President Rickles

President Rickles January 27, 2017

Like all right-thinking Americans, Emily Nussbaum is suitably horrified by Trump’s election. But she grasps his appeal better than most. He won by being a better stand-up comic and shrugging off criticism by claiming he was just joking:

“Trump was a hot comic, a classic Howard Stern guest. He was the insult comic, the stadium act, the ratings-obsessed headliner who shouted down hecklers. His rallies boiled with rage and laughter, which were hard to tell apart. You didn’t have to think that Trump himself was funny to see this effect: I found him repulsive, and yet I could hear those comedy rhythms everywhere, from the Rodney Dangerfield ‘I don’t get no respect’ routine to the gleeful insult-comic slams of Don Rickles (for ‘hockey puck,’ substitute ‘Pocahontas’) to Andrew Dice Clay, whose lighten-up-it’s-a-joke, it’s-not-him-it’s-a-persona brand of misogyny dominated the late nineteen-eighties. . . . Trump was that hostile-jaunty guy in the big flappy suit, with the vaudeville hair, the pursed lips, and the glare. There’s always been an audience for that guy.”

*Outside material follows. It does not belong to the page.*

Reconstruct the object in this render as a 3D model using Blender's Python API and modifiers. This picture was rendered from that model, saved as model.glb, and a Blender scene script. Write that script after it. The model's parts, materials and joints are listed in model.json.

Trump’s most talked-about gaffes had the structure and rhythm of jokes. He suggested that Russia send over Hilary’s emails. Nussbaum writes that it’s a classic form: “Take two stories, then combine them: as any late-night writer knows, that’s the go-to algorithm when you’re on deadline. . . . He claimed that his imitation of the disabled reporter Serge Kovaleski was a slapstick take on the reporter ‘grovelling because he wrote a good story’ . . . He did it when he said that Megyn Kelly had ‘blood coming out of her wherever’ a joke, he insisted, and he actually meant her nose. ‘I like people who weren’t captured,’ about John McCain: that had the shape of a joke, too.”

Nussbaum pinpoints the problem: Whether you support or oppose him, how do you deal with a leader who always leaves open an “I was joking” escape route?